What you need to do
In full and without deviation, write out the entries that follow.

Data for the task
########
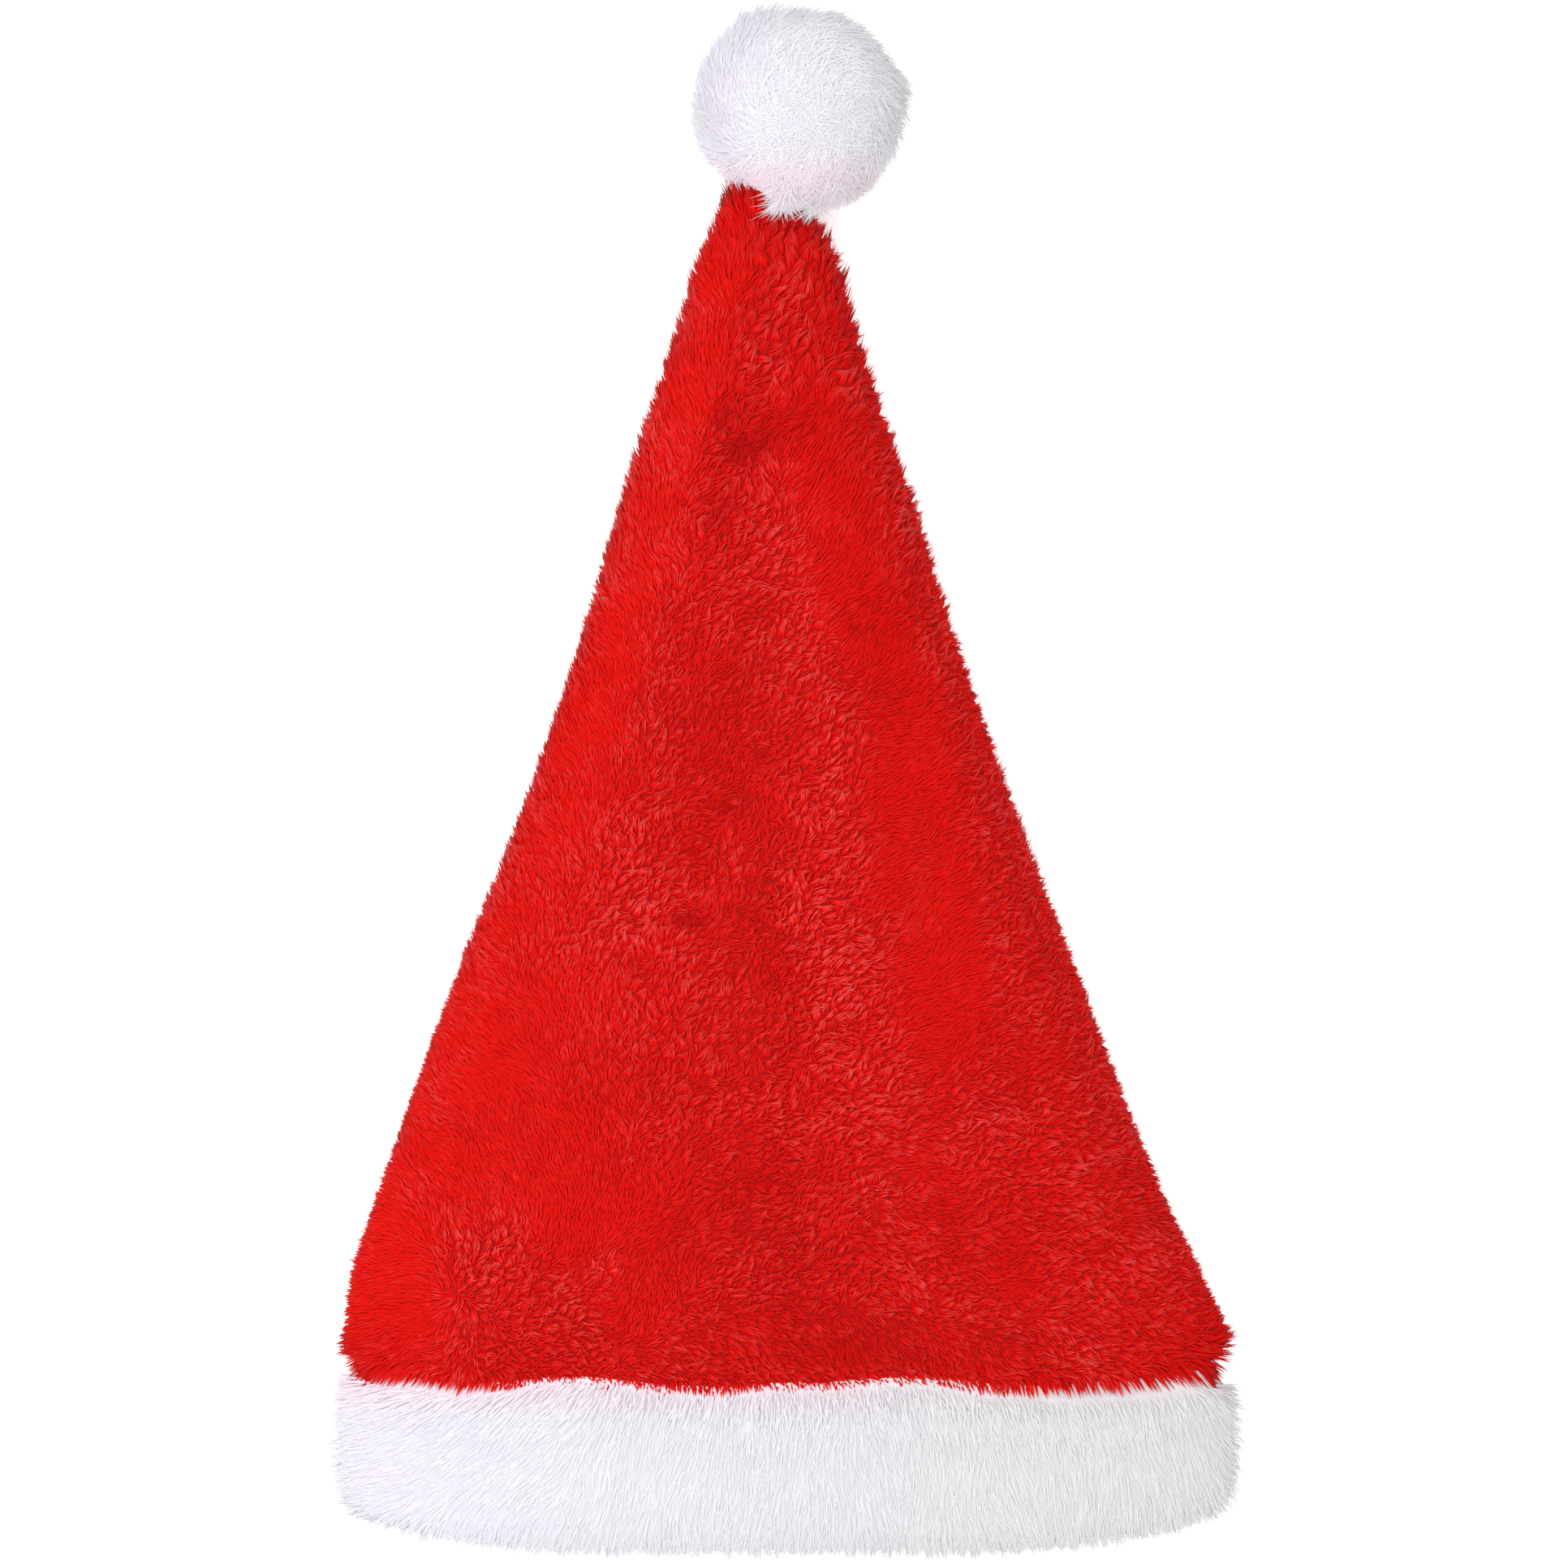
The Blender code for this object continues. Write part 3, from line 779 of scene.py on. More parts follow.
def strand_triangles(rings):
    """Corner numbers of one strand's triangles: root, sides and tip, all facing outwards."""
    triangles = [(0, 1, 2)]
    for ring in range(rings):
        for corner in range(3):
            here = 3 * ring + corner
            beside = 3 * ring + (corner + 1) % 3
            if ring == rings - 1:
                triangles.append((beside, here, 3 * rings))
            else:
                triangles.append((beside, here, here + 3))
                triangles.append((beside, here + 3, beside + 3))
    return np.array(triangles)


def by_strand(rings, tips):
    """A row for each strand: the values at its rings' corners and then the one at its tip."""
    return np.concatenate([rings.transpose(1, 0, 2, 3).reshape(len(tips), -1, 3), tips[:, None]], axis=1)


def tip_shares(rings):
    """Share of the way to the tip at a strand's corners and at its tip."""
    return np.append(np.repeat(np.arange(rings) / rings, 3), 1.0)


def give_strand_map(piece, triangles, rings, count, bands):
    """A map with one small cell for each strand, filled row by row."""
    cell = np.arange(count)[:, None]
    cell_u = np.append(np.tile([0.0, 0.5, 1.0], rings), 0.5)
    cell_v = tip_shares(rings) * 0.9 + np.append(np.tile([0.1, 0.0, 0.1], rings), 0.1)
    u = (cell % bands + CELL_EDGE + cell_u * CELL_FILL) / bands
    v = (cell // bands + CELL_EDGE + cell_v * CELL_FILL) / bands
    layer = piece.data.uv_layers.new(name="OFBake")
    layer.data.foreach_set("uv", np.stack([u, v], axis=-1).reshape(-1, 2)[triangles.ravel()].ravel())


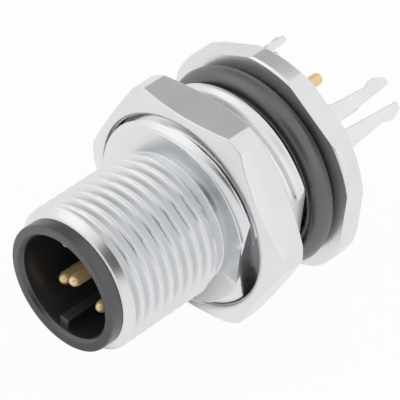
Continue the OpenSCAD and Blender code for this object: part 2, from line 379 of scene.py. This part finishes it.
########
Answer to the task
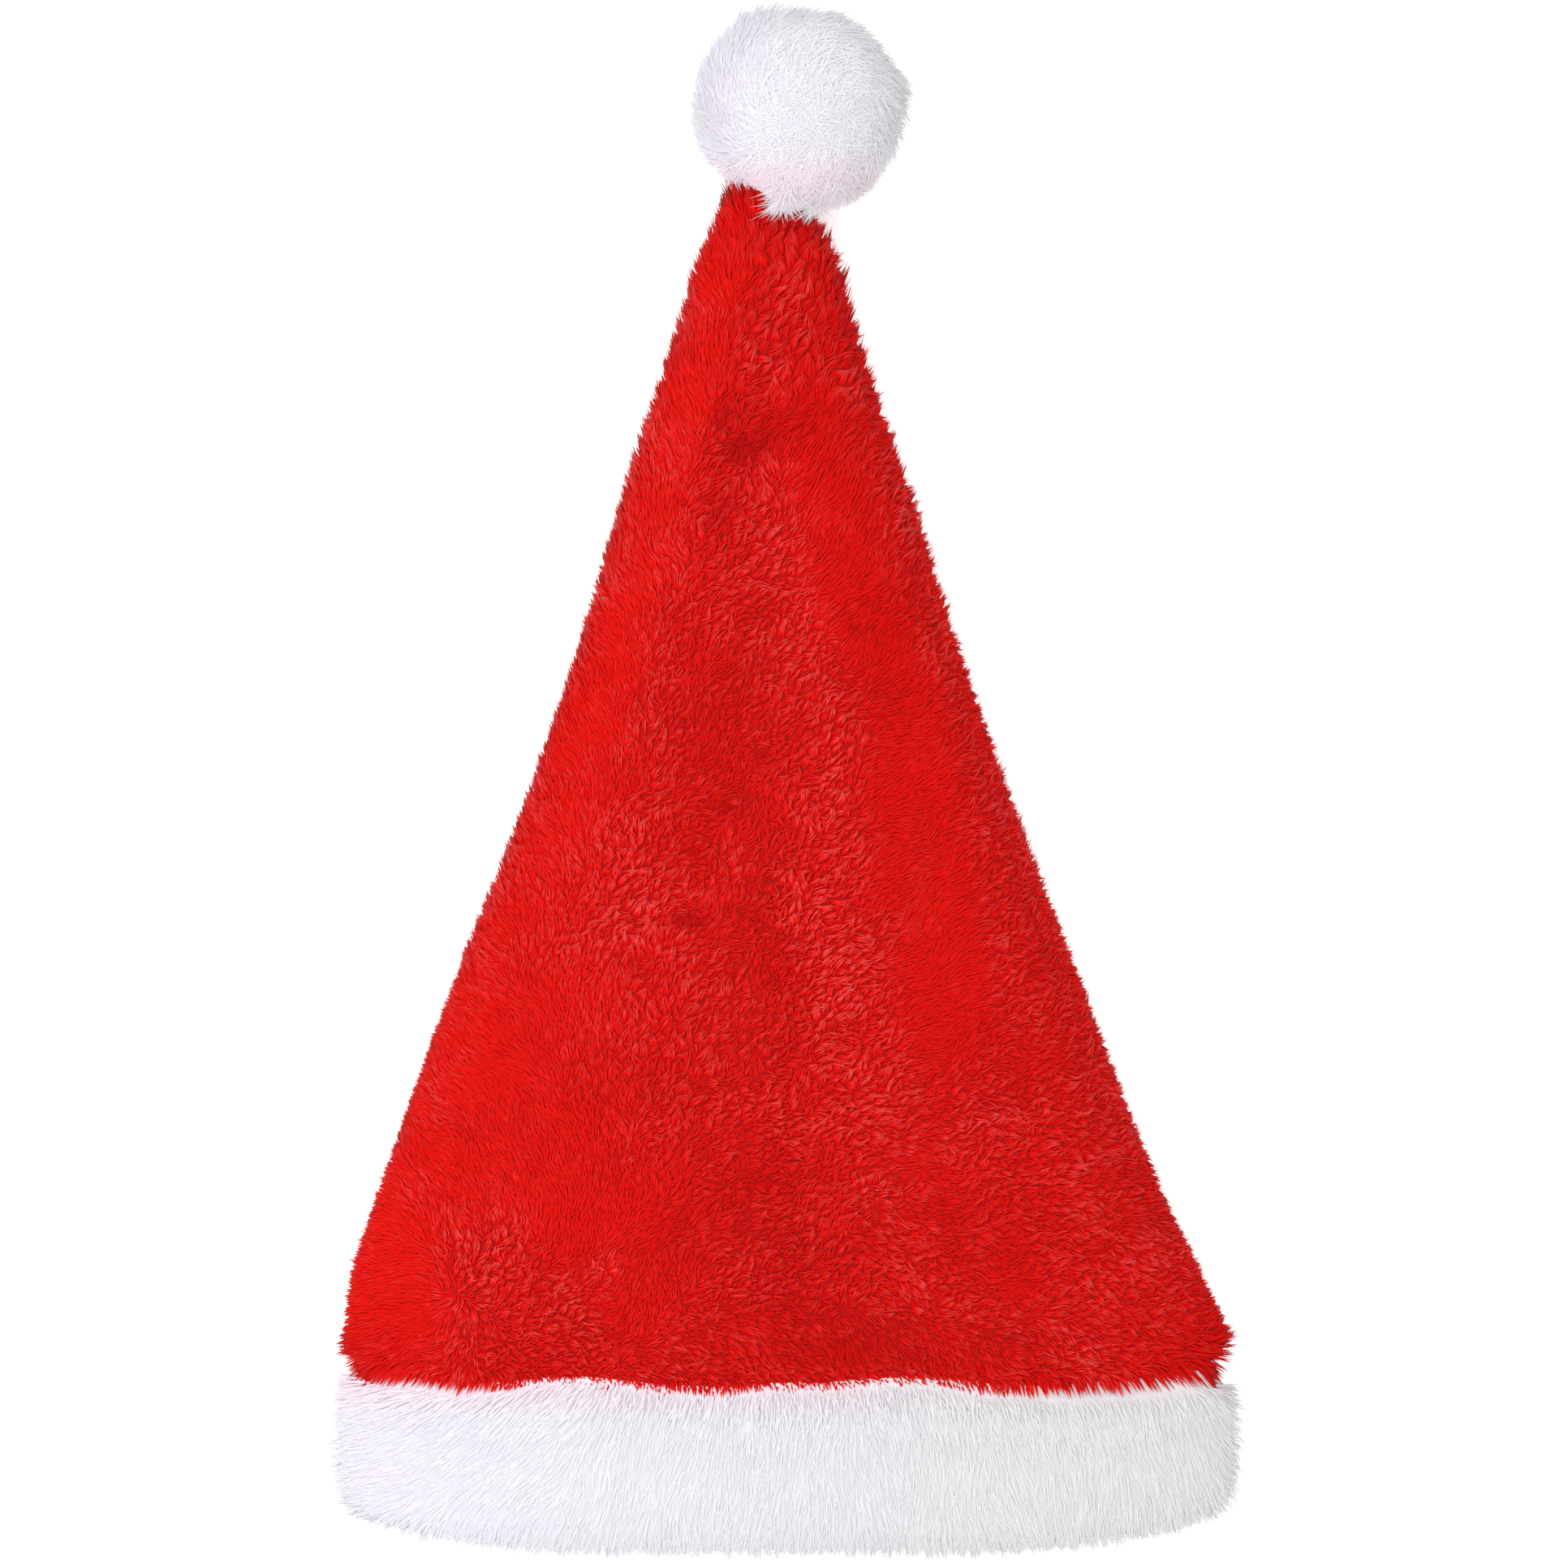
The Blender code for this object continues. Write part 3, from line 779 of scene.py on. More parts follow.
def strand_triangles(rings):
    """Corner numbers of one strand's triangles: root, sides and tip, all facing outwards."""
    triangles = [(0, 1, 2)]
    for ring in range(rings):
        for corner in range(3):
            here = 3 * ring + corner
            beside = 3 * ring + (corner + 1) % 3
            if ring == rings - 1:
                triangles.append((beside, here, 3 * rings))
            else:
                triangles.append((beside, here, here + 3))
                triangles.append((beside, here + 3, beside + 3))
    return np.array(triangles)


def by_strand(rings, tips):
    """A row for each strand: the values at its rings' corners and then the one at its tip."""
    return np.concatenate([rings.transpose(1, 0, 2, 3).reshape(len(tips), -1, 3), tips[:, None]], axis=1)


def tip_shares(rings):
    """Share of the way to the tip at a strand's corners and at its tip."""
    return np.append(np.repeat(np.arange(rings) / rings, 3), 1.0)


def give_strand_map(piece, triangles, rings, count, bands):
    """A map with one small cell for each strand, filled row by row."""
    cell = np.arange(count)[:, None]
    cell_u = np.append(np.tile([0.0, 0.5, 1.0], rings), 0.5)
    cell_v = tip_shares(rings) * 0.9 + np.append(np.tile([0.1, 0.0, 0.1], rings), 0.1)
    u = (cell % bands + CELL_EDGE + cell_u * CELL_FILL) / bands
    v = (cell // bands + CELL_EDGE + cell_v * CELL_FILL) / bands
    layer = piece.data.uv_layers.new(name="OFBake")
    layer.data.foreach_set("uv", np.stack([u, v], axis=-1).reshape(-1, 2)[triangles.ravel()].ravel())


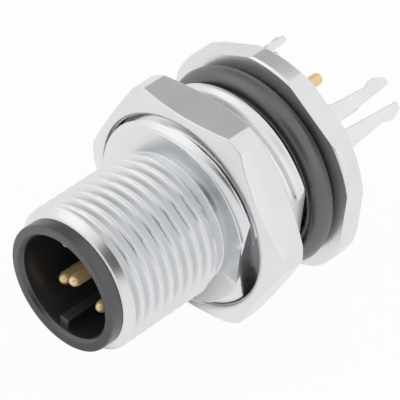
Continue the OpenSCAD and Blender code for this object: part 2, from line 379 of scene.py. This part finishes it.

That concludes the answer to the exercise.